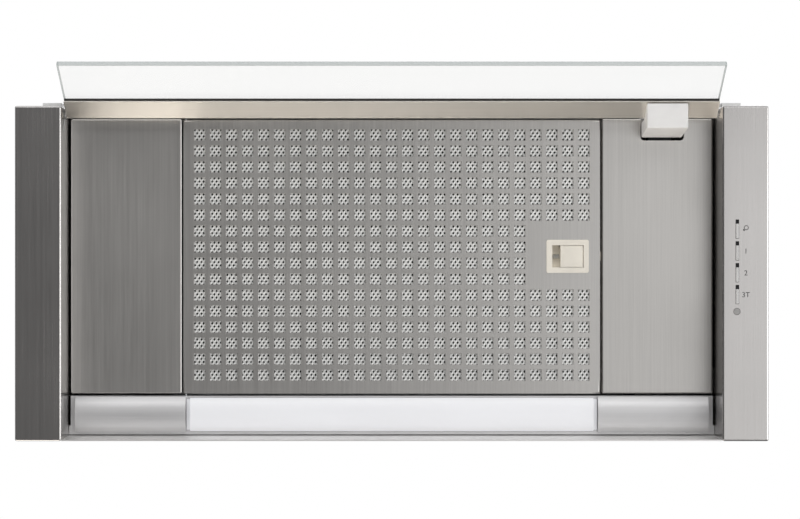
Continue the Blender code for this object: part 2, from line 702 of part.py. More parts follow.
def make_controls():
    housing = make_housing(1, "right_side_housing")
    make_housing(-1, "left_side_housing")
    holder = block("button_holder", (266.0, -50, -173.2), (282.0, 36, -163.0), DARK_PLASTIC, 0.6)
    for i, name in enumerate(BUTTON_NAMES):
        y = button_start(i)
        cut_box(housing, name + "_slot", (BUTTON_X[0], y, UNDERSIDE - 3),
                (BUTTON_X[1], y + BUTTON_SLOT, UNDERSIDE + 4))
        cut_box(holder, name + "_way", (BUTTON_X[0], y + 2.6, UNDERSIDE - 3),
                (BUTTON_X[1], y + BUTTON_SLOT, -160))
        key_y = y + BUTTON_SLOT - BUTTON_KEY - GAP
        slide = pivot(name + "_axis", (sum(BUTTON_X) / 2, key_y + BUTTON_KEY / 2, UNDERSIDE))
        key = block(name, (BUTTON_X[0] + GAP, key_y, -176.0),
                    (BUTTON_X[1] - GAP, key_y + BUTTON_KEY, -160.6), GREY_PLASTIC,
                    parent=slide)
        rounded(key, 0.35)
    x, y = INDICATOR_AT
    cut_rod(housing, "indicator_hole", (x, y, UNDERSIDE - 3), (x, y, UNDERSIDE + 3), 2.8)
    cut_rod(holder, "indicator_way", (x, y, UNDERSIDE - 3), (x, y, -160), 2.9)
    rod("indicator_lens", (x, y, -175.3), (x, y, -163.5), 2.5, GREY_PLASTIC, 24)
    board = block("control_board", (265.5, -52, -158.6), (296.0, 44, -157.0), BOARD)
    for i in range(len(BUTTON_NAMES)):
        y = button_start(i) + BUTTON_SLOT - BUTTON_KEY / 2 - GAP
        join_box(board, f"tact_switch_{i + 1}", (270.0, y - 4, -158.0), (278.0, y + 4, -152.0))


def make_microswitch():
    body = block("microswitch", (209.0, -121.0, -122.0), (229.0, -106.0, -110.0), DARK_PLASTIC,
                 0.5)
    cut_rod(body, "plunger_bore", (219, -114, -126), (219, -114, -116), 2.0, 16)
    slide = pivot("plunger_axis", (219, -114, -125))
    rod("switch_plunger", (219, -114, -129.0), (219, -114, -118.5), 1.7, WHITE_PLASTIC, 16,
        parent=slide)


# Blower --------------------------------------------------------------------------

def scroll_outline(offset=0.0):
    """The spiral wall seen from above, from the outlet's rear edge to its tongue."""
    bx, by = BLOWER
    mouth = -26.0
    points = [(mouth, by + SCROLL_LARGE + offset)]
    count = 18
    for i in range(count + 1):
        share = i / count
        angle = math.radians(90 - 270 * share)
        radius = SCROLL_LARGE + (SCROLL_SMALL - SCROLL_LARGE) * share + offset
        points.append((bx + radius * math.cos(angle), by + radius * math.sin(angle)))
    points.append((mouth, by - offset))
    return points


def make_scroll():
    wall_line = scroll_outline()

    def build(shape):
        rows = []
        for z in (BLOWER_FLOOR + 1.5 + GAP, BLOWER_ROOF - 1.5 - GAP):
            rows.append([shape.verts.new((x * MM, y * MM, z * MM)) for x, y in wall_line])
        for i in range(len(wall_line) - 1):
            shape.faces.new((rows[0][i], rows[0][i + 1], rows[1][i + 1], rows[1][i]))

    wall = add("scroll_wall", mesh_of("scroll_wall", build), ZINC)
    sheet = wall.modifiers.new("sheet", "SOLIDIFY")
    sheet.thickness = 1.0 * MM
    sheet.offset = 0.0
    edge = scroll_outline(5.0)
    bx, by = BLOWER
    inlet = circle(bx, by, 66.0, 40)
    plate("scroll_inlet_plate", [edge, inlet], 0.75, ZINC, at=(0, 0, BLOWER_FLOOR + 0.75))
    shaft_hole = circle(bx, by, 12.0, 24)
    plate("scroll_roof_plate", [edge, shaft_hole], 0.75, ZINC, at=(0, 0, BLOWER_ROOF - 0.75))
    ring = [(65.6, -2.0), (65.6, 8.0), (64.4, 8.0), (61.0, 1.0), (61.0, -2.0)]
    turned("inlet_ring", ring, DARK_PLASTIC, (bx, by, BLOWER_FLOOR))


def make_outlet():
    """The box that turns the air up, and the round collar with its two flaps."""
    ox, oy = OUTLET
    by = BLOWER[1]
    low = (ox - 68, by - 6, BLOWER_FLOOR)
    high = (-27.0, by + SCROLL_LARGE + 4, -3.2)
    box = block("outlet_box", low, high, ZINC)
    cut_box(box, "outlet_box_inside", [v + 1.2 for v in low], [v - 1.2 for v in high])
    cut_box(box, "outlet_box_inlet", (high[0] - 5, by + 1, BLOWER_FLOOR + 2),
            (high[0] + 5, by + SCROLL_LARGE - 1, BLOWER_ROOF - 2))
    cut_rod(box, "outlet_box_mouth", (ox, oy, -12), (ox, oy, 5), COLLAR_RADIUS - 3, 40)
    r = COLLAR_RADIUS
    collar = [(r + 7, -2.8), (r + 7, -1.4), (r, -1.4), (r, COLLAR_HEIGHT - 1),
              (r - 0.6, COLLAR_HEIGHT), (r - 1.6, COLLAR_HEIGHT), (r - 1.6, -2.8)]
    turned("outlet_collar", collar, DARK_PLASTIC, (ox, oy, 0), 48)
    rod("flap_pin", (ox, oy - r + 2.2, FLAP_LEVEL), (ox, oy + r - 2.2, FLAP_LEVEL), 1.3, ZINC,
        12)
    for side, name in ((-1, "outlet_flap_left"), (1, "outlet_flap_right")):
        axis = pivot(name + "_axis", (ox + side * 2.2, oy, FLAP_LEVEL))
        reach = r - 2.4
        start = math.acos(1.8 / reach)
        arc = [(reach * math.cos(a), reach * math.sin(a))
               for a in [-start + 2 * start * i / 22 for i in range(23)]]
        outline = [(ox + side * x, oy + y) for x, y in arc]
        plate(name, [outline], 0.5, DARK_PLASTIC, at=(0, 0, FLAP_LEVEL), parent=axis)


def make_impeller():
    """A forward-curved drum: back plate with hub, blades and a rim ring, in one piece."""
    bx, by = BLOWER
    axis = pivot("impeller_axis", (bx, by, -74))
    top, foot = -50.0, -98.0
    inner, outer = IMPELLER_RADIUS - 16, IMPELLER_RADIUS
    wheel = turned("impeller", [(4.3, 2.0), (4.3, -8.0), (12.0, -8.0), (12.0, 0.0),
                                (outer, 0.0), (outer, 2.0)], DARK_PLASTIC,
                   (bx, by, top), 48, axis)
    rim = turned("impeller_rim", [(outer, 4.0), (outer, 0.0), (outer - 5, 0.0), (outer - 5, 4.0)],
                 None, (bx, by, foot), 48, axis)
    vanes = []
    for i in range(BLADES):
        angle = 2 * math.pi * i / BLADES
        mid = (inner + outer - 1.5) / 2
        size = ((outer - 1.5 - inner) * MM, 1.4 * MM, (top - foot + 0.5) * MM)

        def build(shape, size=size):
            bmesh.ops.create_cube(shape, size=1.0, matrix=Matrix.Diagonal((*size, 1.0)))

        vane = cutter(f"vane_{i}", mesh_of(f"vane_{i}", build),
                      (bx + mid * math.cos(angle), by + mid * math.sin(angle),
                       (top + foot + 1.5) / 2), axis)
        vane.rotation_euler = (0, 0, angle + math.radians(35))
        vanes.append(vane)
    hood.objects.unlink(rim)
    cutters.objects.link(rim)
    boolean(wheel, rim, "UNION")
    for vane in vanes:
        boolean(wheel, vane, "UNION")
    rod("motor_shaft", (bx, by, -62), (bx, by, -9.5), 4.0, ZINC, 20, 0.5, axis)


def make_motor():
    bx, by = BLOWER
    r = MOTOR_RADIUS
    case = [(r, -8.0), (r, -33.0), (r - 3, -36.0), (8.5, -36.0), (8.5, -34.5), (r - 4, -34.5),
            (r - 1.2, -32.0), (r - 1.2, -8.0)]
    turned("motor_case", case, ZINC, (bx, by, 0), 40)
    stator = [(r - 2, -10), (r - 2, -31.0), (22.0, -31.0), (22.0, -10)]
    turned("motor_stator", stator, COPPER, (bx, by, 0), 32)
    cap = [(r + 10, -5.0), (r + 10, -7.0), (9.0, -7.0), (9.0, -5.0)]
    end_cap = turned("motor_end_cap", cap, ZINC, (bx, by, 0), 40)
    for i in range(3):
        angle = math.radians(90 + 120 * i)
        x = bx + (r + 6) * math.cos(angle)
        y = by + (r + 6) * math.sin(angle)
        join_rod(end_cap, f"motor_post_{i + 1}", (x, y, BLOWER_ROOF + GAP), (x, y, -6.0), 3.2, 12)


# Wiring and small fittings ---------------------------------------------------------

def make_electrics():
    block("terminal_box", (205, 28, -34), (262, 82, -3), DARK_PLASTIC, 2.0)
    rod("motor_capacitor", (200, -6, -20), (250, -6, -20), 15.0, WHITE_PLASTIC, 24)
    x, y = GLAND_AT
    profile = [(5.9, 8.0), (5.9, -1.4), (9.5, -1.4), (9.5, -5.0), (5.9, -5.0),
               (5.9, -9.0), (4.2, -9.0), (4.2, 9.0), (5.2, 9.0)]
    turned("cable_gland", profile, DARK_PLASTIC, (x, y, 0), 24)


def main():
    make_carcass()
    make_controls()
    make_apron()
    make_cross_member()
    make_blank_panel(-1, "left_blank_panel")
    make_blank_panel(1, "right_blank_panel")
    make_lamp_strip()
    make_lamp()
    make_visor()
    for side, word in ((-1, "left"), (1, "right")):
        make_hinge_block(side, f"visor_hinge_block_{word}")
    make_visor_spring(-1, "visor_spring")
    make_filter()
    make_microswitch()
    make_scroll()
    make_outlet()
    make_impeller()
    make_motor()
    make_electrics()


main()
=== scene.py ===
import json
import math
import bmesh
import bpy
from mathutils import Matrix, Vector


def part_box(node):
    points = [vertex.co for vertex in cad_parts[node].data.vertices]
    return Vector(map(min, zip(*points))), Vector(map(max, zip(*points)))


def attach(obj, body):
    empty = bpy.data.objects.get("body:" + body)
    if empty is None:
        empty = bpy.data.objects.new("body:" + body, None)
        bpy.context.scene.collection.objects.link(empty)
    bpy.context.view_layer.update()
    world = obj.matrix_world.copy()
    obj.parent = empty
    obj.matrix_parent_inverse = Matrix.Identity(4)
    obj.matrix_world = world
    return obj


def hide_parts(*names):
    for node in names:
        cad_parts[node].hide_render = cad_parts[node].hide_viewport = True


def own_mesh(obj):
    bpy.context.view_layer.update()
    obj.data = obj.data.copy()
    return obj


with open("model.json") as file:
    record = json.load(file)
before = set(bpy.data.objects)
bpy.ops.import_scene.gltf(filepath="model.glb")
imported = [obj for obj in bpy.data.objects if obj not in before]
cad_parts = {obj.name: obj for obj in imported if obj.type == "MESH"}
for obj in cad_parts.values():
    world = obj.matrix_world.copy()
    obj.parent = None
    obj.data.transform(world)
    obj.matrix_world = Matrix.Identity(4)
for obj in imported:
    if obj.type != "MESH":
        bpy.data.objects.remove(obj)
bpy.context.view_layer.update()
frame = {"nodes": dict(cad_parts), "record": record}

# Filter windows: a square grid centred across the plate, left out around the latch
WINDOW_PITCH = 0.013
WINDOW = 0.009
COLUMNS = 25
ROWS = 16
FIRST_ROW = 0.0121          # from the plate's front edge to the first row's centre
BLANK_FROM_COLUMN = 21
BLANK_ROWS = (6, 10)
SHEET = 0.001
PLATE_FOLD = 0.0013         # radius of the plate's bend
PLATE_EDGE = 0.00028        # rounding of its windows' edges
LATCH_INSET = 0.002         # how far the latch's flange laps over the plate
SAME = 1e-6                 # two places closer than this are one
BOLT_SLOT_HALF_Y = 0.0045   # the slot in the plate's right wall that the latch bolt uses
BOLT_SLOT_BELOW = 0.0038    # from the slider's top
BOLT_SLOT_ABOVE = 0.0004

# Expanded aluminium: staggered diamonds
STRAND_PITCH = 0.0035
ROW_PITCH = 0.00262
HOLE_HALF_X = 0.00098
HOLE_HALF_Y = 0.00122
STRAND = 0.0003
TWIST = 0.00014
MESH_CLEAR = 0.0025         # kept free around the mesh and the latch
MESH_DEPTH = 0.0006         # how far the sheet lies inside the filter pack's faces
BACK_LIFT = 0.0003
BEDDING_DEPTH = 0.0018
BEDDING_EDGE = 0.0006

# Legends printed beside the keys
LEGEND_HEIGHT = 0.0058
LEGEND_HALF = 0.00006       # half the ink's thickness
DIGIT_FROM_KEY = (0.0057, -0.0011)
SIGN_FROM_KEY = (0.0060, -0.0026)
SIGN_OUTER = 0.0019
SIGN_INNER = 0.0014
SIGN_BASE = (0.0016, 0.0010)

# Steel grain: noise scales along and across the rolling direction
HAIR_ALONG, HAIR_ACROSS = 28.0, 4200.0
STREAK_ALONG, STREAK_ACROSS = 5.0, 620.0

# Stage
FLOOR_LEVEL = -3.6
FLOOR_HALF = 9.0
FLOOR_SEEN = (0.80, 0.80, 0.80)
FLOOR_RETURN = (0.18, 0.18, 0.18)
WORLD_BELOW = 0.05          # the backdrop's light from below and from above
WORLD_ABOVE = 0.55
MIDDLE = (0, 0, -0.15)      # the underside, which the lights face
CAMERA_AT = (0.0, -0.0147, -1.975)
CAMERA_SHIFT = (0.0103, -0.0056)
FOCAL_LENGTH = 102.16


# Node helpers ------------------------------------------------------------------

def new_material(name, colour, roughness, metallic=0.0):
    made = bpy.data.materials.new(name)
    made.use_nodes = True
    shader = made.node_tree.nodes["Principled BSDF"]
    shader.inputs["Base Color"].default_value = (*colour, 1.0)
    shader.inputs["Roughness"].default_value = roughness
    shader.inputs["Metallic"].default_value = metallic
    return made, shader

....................

### [WORK REQUIRED]
Please print exactly, and only, the lines from the line with "make_apron()" to the line with "before = set(bpy.data.objects)", both included.

### [THE REPLY]
    make_apron()
    make_cross_member()
    make_blank_panel(-1, "left_blank_panel")
    make_blank_panel(1, "right_blank_panel")
    make_lamp_strip()
    make_lamp()
    make_visor()
    for side, word in ((-1, "left"), (1, "right")):
        make_hinge_block(side, f"visor_hinge_block_{word}")
    make_visor_spring(-1, "visor_spring")
    make_filter()
    make_microswitch()
    make_scroll()
    make_outlet()
    make_impeller()
    make_motor()
    make_electrics()


main()
=== scene.py ===
import json
import math
import bmesh
import bpy
from mathutils import Matrix, Vector


def part_box(node):
    points = [vertex.co for vertex in cad_parts[node].data.vertices]
    return Vector(map(min, zip(*points))), Vector(map(max, zip(*points)))


def attach(obj, body):
    empty = bpy.data.objects.get("body:" + body)
    if empty is None:
        empty = bpy.data.objects.new("body:" + body, None)
        bpy.context.scene.collection.objects.link(empty)
    bpy.context.view_layer.update()
    world = obj.matrix_world.copy()
    obj.parent = empty
    obj.matrix_parent_inverse = Matrix.Identity(4)
    obj.matrix_world = world
    return obj


def hide_parts(*names):
    for node in names:
        cad_parts[node].hide_render = cad_parts[node].hide_viewport = True


def own_mesh(obj):
    bpy.context.view_layer.update()
    obj.data = obj.data.copy()
    return obj


with open("model.json") as file:
    record = json.load(file)
before = set(bpy.data.objects)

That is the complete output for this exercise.